From a beginner’s perspective, O goshi and Uki goshi are the same throw. Although they both belong to the same family of hip throws, there are big differences between these two throws.
In this article, you will learn the main differences between O goshi and Uki goshi, when and where to use each throw.
If you don’t know how to do O goshi, there is a full step-by-step guide we have dedicated to it, check it here.
Also, if you don’t know how to do Uki goshi, there is a full step-by-step guide we have dedicated to it, check it here.
The differences between O goshi and Uki goshi
1. Full hip Vs. Half hip
If you want to understand the difference between these two throws, you must know the translation first, O goshi is often translated to “full-hip throw” while “Uki goshi” is often translated to “half-hip throw”.
This is the first and biggest difference, when you execute O goshi, you have to pivot 180° and lower your level until your back is fully glued to your opponent’s belly. Obviously the entry has to be with the side of the hip, but once the toss is initiated, you have to be looking at the same direction your opponent is facing.
On the other hand, when you execute Uki goshi, you don’t have to make a 180° turn, it is executed with only half the hip, so you pivot only 130° maximum. I’ve seen high-level judokas executing successful Uki goshi with only a 90°-100° turn, but this requires extreme mastery of the technique.
Notice the full 180° turn in O goshi
Notice how he doesn’t make a full 180° turn in Uki goshi
Far hip or near hip for Uki goshi?
Now that you understand that Uki goshi is executed with only the half hip, there is a question that pops up: Which hip? Is Uki goshi executed against the far hip of the opponent as in Harai goshi, or is it executed against the near hip as in Uchi mata?
The answer is both, that is the beauty of Uki goshi.
Uki goshi against the far hip as in Harai goshi
Note that in this situation of the far hip, you have to throw your opponent to the side. So you have to take a short step to the side, then turn and execute.
Far hip Uki goshi
Uki goshi against the near hip as in Uchi mata
Note that in this situation of the near hip, you have to throw your opponent to the front, they have to fall in front of you.
Near hip Uki goshi
2. Lifting Vs. Wheeling
Another difference between both throws is that in O goshi you have to bend the knees, squat a little bit, then lift your opponent and load them on your back.
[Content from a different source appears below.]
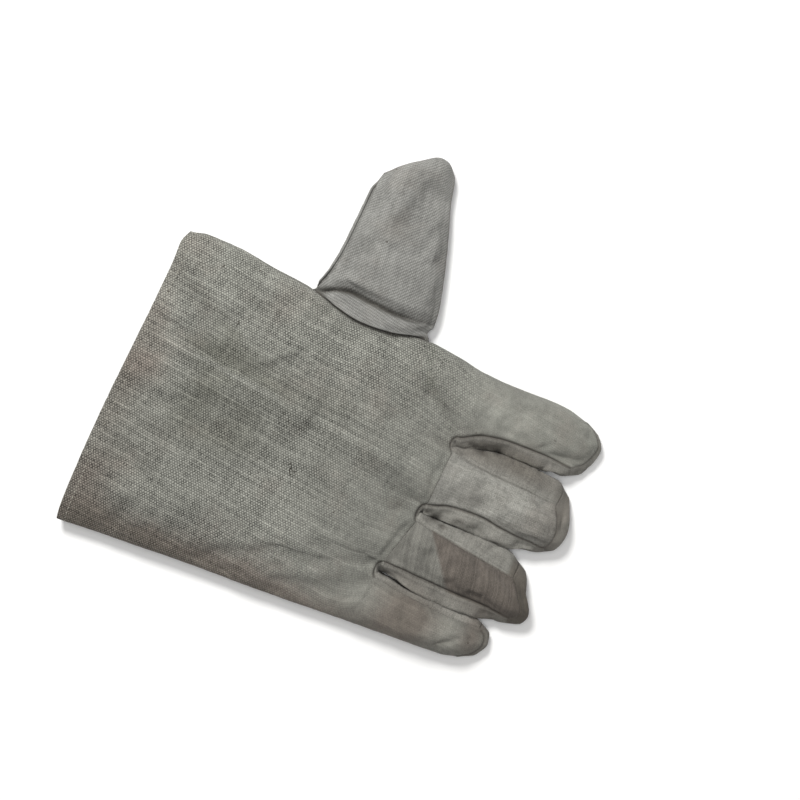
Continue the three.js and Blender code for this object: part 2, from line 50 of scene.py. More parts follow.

It is not the case for Uki goshi, it doesn’t require the lifting part, all you have to do is to wheel your opponent over your hip and toss them on the ground. Your hip is the fulcrum of the throw.
Notice how he bends his knees, squat then lift the opponent for O goshi
Notice how the knees are not bended with the squat as in O goshi. For Uki goshi he doesn’t lift the opponent, all he does is that he wheels the opponent over one hip.
3. The Wheeling/lifting test
A good way to know if you are lifting or wheeling is by executing the throw in slow motion, if you can do it in slow motion then it means that you have lifted your opponent, so you will be more able to go slow because your opponent is already loaded on your back, that is the O goshi mechanism.
If you are doing the wheeling and you are using the hip as a fulcrum, it will be very hard to do it slow motion, which means you are using the Uki goshi’s wheeling mechanism.
Since Uki goshi doesn’t require any lifting, it is better used against heavier opponents. Its wheeling mechanism doesn’t require much strength like in O goshi where you have to lift and load all your opponent’s weight on your back.
Also, If you are facing a shorter opponent, it is better to use Uki goshi instead of O goshi.
In order to do the lifting for O goshi, your hips have to get lower than your opponent’s hips, which is very difficult against a shorter opponent. That is why it is better to use the wheeling mechanism of Uki goshi where your hips don’t have to get lower than your opponent’s.